((
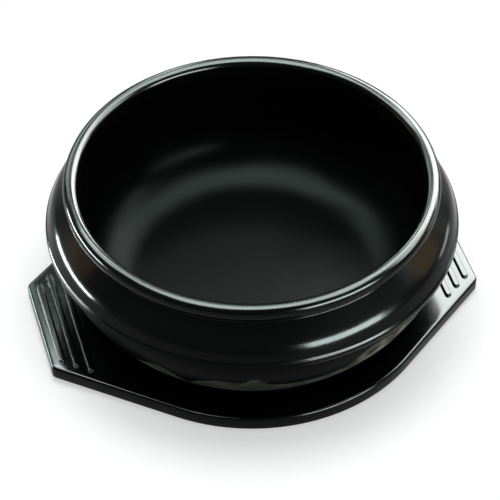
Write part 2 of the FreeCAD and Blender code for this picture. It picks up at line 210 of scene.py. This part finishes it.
count = len(section)
rings = np.stack([radius * np.cos(spin), radius * np.sin(spin), height], -1)
middles = [(0, 0, hollow_foot), (0, 0, inside_floor)]
j = np.arange(around)
k = (j + 1) % around
fans = [(count * around, b, a) for a, b in zip(j, k)]
fans += [(count * around + 1, (count - 1) * around + a, (count - 1) * around + b) for a, b in zip(j, k)]
bowl = closed_mesh("stoneware_bowl", np.concatenate([rings.reshape(-1, 3), middles]),
                   ring_quads(count, around), fans)
painted(bowl, "glaze", covered, [0.0, 1.0])

# Use has dulled the glaze below the belt, a little higher on one side, and low down inside.
grip = np.interp(heading, [-180, -152, -140, -77, -70, 180], [0, 0, 4.4, 4.4, 0, 0])
worn_below, worn_run = 50.0, 3.0
inside_worn_below, inside_worn_run = 66.0, 30.0
worn_outside = (worn_below + grip - height) / worn_run
worn_inside = (inside_worn_below - height) / inside_worn_run
worn = np.clip(np.where(outside, worn_outside, worn_inside), 0.0, 1.0)
painted(bowl, "wear", worn, [1.0, 1.0])

# Painted shade on the bare clay: deep on most sides, least on the front right where the lamps fall, and
# full towards the foot under the belly.
painted_side_shade = np.interp(heading, [-180, -75, -62, -52, -44, -30, -15, 20, 180],
                  [0.86, 0.85, 0.70, 0.16, 0.0, 0.06, 0.30, 0.60, 0.86])
shade_waver, shaded_below, shaded_run, deepest_shade = 0.06, 30.0, 8.0, 0.96
painted_side_shade = np.broadcast_to(painted_side_shade + waves(spin, 6, (9, 14, 22, 37), shade_waver), height.shape)
painted_foot_shade = (shaded_below + 40.0 * waves(spin, 8, (7, 12, 19), shade_waver) - height) / shaded_run
# The painted shade is kept as an attribute that the clay's colour reads.
painted(bowl, "painted_shade", np.clip(np.maximum(painted_side_shade, painted_foot_shade), 0.0, deepest_shade), [0.4, 0.0])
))
**TASK STATEMENT:** Quote exactly the first line of the data and every line after it through the one holding "worn, [1.0, 1.0])".

**EXERCISE RESULT:**
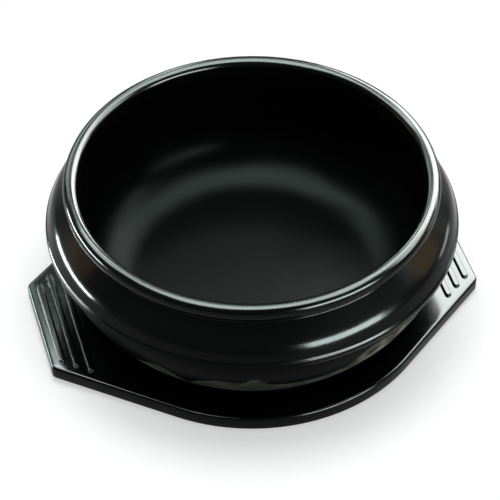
Write part 2 of the FreeCAD and Blender code for this picture. It picks up at line 210 of scene.py. This part finishes it.
count = len(section)
rings = np.stack([radius * np.cos(spin), radius * np.sin(spin), height], -1)
middles = [(0, 0, hollow_foot), (0, 0, inside_floor)]
j = np.arange(around)
k = (j + 1) % around
fans = [(count * around, b, a) for a, b in zip(j, k)]
fans += [(count * around + 1, (count - 1) * around + a, (count - 1) * around + b) for a, b in zip(j, k)]
bowl = closed_mesh("stoneware_bowl", np.concatenate([rings.reshape(-1, 3), middles]),
                   ring_quads(count, around), fans)
painted(bowl, "glaze", covered, [0.0, 1.0])

# Use has dulled the glaze below the belt, a little higher on one side, and low down inside.
grip = np.interp(heading, [-180, -152, -140, -77, -70, 180], [0, 0, 4.4, 4.4, 0, 0])
worn_below, worn_run = 50.0, 3.0
inside_worn_below, inside_worn_run = 66.0, 30.0
worn_outside = (worn_below + grip - height) / worn_run
worn_inside = (inside_worn_below - height) / inside_worn_run
worn = np.clip(np.where(outside, worn_outside, worn_inside), 0.0, 1.0)
painted(bowl, "wear", worn, [1.0, 1.0])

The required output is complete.